Data:
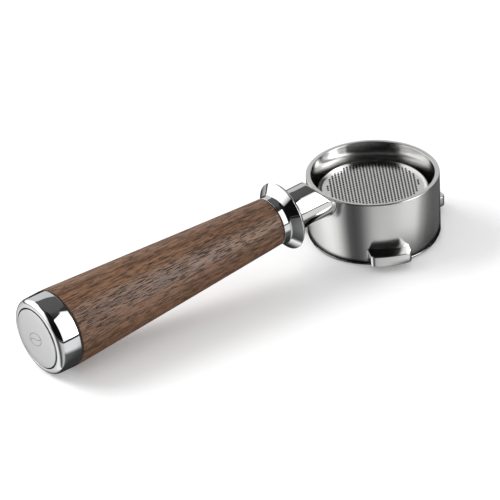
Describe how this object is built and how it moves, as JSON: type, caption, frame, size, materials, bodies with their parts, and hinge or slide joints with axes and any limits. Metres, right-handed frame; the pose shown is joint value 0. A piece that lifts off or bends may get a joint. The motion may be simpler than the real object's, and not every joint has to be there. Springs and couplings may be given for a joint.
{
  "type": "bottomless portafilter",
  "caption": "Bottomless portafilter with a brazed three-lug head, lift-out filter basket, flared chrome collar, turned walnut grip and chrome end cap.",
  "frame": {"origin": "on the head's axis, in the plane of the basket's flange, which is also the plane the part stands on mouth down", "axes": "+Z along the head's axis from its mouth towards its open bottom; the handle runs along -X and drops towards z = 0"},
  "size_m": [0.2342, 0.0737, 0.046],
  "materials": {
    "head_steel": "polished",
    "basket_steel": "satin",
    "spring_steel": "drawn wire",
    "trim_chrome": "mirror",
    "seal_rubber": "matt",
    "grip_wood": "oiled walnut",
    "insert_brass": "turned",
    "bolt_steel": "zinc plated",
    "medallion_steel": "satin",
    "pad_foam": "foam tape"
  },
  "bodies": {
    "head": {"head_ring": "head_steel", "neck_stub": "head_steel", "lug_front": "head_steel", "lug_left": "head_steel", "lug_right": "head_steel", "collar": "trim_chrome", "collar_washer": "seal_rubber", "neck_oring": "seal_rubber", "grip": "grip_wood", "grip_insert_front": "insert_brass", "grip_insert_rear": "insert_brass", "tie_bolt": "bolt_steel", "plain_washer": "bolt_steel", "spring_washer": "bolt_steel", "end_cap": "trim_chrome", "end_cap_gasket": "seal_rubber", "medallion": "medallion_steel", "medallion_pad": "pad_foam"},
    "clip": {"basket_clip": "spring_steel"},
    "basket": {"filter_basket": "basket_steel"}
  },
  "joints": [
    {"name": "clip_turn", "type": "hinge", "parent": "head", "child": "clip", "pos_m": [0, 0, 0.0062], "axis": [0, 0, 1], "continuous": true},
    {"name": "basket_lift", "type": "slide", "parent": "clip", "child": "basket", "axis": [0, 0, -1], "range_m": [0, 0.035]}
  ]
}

Challenge: Output the whole listing above again, word for word.

Full answer:
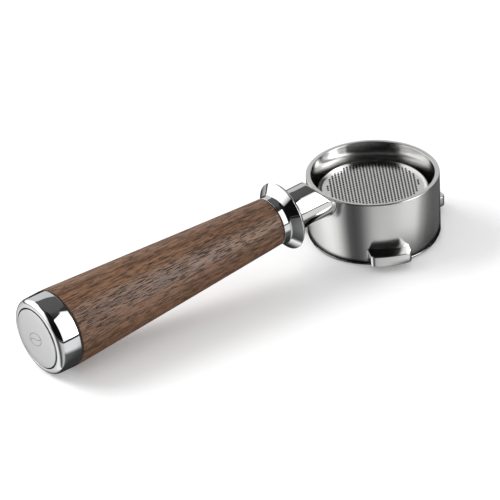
Describe how this object is built and how it moves, as JSON: type, caption, frame, size, materials, bodies with their parts, and hinge or slide joints with axes and any limits. Metres, right-handed frame; the pose shown is joint value 0. A piece that lifts off or bends may get a joint. The motion may be simpler than the real object's, and not every joint has to be there. Springs and couplings may be given for a joint.
{
  "type": "bottomless portafilter",
  "caption": "Bottomless portafilter with a brazed three-lug head, lift-out filter basket, flared chrome collar, turned walnut grip and chrome end cap.",
  "frame": {"origin": "on the head's axis, in the plane of the basket's flange, which is also the plane the part stands on mouth down", "axes": "+Z along the head's axis from its mouth towards its open bottom; the handle runs along -X and drops towards z = 0"},
  "size_m": [0.2342, 0.0737, 0.046],
  "materials": {
    "head_steel": "polished",
    "basket_steel": "satin",
    "spring_steel": "drawn wire",
    "trim_chrome": "mirror",
    "seal_rubber": "matt",
    "grip_wood": "oiled walnut",
    "insert_brass": "turned",
    "bolt_steel": "zinc plated",
    "medallion_steel": "satin",
    "pad_foam": "foam tape"
  },
  "bodies": {
    "head": {"head_ring": "head_steel", "neck_stub": "head_steel", "lug_front": "head_steel", "lug_left": "head_steel", "lug_right": "head_steel", "collar": "trim_chrome", "collar_washer": "seal_rubber", "neck_oring": "seal_rubber", "grip": "grip_wood", "grip_insert_front": "insert_brass", "grip_insert_rear": "insert_brass", "tie_bolt": "bolt_steel", "plain_washer": "bolt_steel", "spring_washer": "bolt_steel", "end_cap": "trim_chrome", "end_cap_gasket": "seal_rubber", "medallion": "medallion_steel", "medallion_pad": "pad_foam"},
    "clip": {"basket_clip": "spring_steel"},
    "basket": {"filter_basket": "basket_steel"}
  },
  "joints": [
    {"name": "clip_turn", "type": "hinge", "parent": "head", "child": "clip", "pos_m": [0, 0, 0.0062], "axis": [0, 0, 1], "continuous": true},
    {"name": "basket_lift", "type": "slide", "parent": "clip", "child": "basket", "axis": [0, 0, -1], "range_m": [0, 0.035]}
  ]
}